Applications of reinforcement learning to selection strategies in Buchberger's algorithm.
This is the main code repository for Dylan Peifer's 2021 PhD thesis at Cornell University and the paper
- Dylan Peifer, Michael Stillman, and Daniel Halpern-Leistner. Learning selection strategies in Buchberger's algorithm. In Proceedings of the 37th International Conference on Machine Learning (ICML 2020). arXiv:2005.01917
with corresponding precomputed statistics and training data available at 10.5281/zenodo.3676043 and 10.5281/zenodo.4724144. Refer to these archives for the exact version of the code used to generate results, and see also the releases. This repository is still in active development.
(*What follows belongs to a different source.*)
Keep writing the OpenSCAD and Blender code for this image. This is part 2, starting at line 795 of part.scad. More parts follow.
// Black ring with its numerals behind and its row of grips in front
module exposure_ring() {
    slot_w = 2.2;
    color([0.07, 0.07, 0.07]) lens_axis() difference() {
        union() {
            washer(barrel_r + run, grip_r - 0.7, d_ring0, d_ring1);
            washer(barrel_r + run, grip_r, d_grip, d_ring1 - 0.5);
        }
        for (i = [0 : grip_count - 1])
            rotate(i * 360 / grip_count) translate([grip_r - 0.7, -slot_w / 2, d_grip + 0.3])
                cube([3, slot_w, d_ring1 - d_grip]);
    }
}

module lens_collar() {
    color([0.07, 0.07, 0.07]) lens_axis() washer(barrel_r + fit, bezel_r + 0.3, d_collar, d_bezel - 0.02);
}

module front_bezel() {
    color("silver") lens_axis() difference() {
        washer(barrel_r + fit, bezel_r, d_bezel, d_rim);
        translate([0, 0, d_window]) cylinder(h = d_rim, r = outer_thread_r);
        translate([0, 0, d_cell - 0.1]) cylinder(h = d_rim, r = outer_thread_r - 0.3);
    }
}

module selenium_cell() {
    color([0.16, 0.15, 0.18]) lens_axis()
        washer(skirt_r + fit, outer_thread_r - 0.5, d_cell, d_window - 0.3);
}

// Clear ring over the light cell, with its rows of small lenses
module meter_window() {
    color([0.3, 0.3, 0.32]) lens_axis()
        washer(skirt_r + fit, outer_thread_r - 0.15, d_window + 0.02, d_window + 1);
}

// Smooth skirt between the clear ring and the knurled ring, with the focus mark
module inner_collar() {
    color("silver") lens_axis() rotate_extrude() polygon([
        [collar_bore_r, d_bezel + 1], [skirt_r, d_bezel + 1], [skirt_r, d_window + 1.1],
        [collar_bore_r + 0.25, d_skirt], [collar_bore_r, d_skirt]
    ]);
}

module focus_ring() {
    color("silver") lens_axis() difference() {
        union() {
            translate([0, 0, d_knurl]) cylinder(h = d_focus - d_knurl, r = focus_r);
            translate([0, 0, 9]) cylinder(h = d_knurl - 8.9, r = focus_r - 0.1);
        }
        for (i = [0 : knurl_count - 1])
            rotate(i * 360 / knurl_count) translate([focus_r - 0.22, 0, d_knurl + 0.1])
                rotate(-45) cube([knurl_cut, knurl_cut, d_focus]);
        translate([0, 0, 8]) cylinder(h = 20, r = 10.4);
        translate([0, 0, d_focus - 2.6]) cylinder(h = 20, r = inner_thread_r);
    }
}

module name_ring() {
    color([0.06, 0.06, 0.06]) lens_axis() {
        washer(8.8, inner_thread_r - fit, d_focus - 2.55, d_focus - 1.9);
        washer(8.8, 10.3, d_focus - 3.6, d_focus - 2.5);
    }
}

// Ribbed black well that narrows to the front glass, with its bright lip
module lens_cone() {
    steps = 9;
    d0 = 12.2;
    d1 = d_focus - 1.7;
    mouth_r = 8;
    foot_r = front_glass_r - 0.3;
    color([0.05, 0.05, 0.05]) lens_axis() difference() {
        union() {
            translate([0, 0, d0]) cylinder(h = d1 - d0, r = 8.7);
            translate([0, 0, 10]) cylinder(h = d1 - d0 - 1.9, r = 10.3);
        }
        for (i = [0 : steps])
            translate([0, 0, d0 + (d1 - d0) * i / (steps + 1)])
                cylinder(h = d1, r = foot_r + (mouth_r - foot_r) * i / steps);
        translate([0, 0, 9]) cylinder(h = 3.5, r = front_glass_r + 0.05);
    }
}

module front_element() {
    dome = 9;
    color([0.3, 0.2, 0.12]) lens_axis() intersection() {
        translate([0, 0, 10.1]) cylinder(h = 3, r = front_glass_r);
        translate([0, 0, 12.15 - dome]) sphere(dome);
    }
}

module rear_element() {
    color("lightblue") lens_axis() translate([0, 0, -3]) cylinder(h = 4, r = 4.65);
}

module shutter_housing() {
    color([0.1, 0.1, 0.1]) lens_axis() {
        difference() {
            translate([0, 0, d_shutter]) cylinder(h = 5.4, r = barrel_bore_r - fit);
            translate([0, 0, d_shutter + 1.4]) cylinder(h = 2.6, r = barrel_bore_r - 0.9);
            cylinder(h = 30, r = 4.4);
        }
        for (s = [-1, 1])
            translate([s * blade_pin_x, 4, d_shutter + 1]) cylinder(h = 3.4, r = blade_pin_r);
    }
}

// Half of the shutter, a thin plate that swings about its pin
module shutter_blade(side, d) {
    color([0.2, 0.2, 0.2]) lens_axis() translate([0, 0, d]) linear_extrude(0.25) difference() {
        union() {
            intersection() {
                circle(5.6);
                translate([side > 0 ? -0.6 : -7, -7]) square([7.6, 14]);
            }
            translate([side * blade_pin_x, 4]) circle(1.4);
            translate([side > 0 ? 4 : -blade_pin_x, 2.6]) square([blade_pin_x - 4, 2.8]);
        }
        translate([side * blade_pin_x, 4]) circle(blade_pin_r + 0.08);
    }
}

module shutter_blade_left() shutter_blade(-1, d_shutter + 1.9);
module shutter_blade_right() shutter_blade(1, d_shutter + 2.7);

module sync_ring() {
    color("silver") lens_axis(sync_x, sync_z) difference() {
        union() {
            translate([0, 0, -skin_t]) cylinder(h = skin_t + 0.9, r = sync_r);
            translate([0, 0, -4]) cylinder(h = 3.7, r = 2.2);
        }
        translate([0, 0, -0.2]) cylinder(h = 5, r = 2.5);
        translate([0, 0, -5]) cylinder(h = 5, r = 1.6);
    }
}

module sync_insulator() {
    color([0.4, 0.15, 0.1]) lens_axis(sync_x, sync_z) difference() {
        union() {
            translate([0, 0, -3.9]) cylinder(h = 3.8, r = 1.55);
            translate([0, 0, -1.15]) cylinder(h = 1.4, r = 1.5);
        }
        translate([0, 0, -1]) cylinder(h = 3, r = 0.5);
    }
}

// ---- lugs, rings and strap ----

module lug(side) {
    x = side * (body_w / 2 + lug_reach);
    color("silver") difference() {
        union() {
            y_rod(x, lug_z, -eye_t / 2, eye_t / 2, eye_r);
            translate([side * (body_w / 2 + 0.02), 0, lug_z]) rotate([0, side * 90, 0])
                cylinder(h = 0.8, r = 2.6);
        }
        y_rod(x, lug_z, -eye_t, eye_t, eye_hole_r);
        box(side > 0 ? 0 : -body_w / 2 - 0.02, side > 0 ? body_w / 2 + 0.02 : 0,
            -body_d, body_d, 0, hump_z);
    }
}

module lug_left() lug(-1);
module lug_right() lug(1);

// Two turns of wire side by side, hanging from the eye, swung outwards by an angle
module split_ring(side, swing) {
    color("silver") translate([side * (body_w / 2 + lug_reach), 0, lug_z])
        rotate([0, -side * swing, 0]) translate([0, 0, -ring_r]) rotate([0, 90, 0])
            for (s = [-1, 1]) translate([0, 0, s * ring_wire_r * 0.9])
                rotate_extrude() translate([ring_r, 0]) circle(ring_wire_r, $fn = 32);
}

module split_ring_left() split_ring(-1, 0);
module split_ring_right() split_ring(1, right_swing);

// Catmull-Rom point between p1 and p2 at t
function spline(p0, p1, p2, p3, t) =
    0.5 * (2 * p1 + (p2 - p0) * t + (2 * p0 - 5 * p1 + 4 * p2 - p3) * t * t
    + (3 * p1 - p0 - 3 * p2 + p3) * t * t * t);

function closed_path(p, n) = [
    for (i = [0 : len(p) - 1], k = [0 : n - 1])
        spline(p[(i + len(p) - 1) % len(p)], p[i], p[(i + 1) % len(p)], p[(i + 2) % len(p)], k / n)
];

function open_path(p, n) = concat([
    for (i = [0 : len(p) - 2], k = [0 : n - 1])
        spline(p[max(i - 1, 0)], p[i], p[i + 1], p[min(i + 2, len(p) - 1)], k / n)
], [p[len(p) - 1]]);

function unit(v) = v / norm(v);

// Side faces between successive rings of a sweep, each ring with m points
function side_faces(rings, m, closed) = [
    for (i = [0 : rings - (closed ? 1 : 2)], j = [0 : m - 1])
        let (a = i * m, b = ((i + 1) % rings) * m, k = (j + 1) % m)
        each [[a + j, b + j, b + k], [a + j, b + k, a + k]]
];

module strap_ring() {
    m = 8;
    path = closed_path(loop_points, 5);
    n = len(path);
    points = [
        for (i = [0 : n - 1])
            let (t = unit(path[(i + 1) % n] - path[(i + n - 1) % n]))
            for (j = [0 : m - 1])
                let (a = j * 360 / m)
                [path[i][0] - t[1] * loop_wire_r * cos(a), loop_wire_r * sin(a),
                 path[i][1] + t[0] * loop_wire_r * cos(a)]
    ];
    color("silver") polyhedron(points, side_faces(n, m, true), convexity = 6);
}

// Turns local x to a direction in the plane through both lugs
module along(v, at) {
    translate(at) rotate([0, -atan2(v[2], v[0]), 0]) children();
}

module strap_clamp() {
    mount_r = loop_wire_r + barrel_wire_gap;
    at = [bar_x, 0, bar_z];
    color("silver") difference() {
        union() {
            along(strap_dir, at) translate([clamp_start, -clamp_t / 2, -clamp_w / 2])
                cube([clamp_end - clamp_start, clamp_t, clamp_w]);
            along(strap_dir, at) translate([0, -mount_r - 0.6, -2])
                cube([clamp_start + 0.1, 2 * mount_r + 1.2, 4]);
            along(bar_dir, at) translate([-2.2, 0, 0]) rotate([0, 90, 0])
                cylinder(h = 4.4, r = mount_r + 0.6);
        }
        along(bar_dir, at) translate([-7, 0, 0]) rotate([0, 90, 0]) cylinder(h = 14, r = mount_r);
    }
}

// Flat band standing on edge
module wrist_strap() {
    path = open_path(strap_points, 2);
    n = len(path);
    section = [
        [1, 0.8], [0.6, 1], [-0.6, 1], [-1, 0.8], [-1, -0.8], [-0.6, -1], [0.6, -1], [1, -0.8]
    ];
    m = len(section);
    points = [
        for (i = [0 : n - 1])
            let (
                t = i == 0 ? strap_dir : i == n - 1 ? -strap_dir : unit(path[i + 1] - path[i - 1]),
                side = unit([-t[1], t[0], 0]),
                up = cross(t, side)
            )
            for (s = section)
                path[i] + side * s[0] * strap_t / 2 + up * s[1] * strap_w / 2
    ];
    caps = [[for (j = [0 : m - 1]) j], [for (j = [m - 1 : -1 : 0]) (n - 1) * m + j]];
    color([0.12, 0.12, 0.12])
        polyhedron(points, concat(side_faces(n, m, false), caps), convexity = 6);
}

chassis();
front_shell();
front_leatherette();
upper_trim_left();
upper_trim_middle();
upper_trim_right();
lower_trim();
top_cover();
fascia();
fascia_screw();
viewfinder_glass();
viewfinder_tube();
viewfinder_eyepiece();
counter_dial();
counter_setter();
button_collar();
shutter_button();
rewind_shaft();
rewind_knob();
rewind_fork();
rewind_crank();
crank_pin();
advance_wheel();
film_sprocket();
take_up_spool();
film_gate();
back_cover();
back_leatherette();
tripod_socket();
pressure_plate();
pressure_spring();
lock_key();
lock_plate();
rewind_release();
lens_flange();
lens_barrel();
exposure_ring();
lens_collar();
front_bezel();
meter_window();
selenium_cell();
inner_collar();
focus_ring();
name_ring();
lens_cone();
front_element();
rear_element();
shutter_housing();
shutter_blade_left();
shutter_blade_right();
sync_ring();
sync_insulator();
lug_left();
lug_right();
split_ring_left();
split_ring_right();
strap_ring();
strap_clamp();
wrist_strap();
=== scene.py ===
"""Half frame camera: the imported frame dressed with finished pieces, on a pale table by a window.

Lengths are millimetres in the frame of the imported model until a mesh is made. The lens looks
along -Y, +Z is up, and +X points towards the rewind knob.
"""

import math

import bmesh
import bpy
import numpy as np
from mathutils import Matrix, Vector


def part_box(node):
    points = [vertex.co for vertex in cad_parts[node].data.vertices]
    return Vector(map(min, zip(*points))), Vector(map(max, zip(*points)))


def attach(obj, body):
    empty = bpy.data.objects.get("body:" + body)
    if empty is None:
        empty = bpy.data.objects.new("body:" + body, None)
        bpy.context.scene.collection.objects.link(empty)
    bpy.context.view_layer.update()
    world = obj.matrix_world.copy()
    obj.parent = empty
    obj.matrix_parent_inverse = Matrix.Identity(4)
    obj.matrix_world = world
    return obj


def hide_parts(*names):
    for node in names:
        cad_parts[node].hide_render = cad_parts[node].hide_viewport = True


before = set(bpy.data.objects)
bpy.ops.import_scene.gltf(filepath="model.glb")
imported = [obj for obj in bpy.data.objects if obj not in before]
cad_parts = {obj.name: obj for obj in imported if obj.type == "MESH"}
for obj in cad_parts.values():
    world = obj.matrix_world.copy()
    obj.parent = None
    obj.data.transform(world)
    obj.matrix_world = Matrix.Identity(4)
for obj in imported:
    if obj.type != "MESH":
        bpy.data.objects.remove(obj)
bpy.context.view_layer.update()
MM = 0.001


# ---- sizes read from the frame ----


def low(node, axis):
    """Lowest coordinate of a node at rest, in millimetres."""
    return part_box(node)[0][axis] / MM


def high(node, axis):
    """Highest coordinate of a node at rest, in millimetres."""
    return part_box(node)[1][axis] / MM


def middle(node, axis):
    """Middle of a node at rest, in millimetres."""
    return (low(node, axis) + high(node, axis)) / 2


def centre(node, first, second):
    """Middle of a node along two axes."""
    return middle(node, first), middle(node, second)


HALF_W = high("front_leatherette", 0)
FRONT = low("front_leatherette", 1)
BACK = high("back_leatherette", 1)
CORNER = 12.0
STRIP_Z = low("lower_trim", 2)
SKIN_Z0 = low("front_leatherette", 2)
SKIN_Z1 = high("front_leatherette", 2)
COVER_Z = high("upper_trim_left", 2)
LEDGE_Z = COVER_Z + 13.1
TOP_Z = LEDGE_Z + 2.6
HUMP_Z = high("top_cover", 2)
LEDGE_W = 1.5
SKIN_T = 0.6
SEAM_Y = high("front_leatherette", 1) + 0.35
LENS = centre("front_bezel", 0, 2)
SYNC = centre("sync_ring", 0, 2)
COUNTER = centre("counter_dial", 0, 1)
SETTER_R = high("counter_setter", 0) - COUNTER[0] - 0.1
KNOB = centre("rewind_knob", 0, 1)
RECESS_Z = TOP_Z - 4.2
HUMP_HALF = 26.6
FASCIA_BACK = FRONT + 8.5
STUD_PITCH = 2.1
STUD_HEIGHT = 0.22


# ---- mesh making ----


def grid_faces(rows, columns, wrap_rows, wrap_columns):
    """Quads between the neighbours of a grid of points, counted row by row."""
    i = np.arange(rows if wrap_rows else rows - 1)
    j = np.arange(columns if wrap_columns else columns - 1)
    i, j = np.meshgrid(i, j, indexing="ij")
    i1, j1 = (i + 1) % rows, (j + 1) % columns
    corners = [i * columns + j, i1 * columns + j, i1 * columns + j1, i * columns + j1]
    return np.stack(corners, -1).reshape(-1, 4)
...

The main codebase is a Python package in the deepgroebner/
directory. To install dependencies create a
conda environment from the included YAML file with
conda env create -f deepgroebner.yml
conda activate deepgroebner
and then install the deepgroebner
package with
pip install -e .
Macaulay2 packages in the m2/
directory are used for generating statistics
and experimenting with known strategies. To generate the statistics, first follow the installation
instructions for Macaulay2 and then verify that you can enter the
Macaulay2 interpreter by typing
M2
at the command line in this directory. Finally, type
i1: needsPackage("Ideals", FileName => "m2/Ideals.m2");
i2: needsPackage("SelectionStrategies", FileName => "m2/SelectionStrategies.m2");
to verify that the packages are available.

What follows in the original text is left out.